Back in the Middle Ages, Judaism was about evenly split between Karaite Jews and Rabbinic Jews. Karaites would likely use Arabic as their common tongue and Biblical Hebrew as their Alignment Language. However, Rabbinic Jews, let's say they were Ashkenazi, would use Yiddish as their common tongue, but they would have
two alignment tongues: Mishnaic Hebrew and Aramaic (to study Talmud). So why couldn't there be two lawful alignment languages? And why couldn't a Rabbi/cleric speak both lawful tongues?
Someone in the Middle East might find a Catholic Church near a Syrian Church and a Coptic Church. The liturgies would be in Latin, Aramaic and Greek, respectively. Could there be three lawful alignment languages? A below-average catholic peasant probably wouldn't even know Latin, but a smart enough guy could learn all three of these Christian liturgical languages.
Therefore, for the sake of realism, I'd say that each class could have more than one class language, and clerics could have more than language for a given alignment.
What I'd say is that the formula given in OD&D for number of languages should be retained, namely minimum(0,INT-10)+2, (or even reduced from a +2 to a +1), but every PC must learn common first, their class language second (which for clerics is their alignment tongue) and then any other language that makes sense for their character to know, including a class or alignment language other than their own.

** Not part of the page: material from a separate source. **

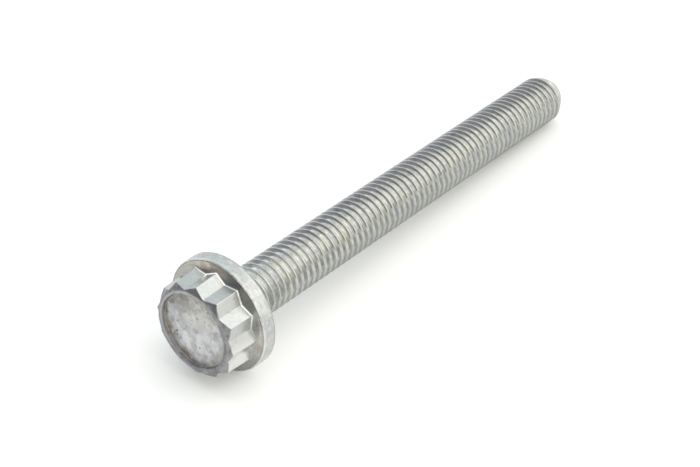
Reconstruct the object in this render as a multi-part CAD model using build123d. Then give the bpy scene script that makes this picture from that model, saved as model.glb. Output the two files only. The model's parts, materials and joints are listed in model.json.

My justification for this is the
jovial priest in KotB (page 9): Clearly he is Chaotic, but he must know the Lawful alignment language, because he preaches using it. But his two not-so-smart acolytes only know common and the Chaotic alignment language, and that's really why they're silent---if they speak among themselves, and they slip into Chaotic, then they'll be detected as spies and traitors and probably lynched by the townsfolk. Note that the
Top Secret RPG even had a subgame about detecting a non-native speaker trying to imitate a native speaker on page 6 of the rules, something that could be imported for use in D&D.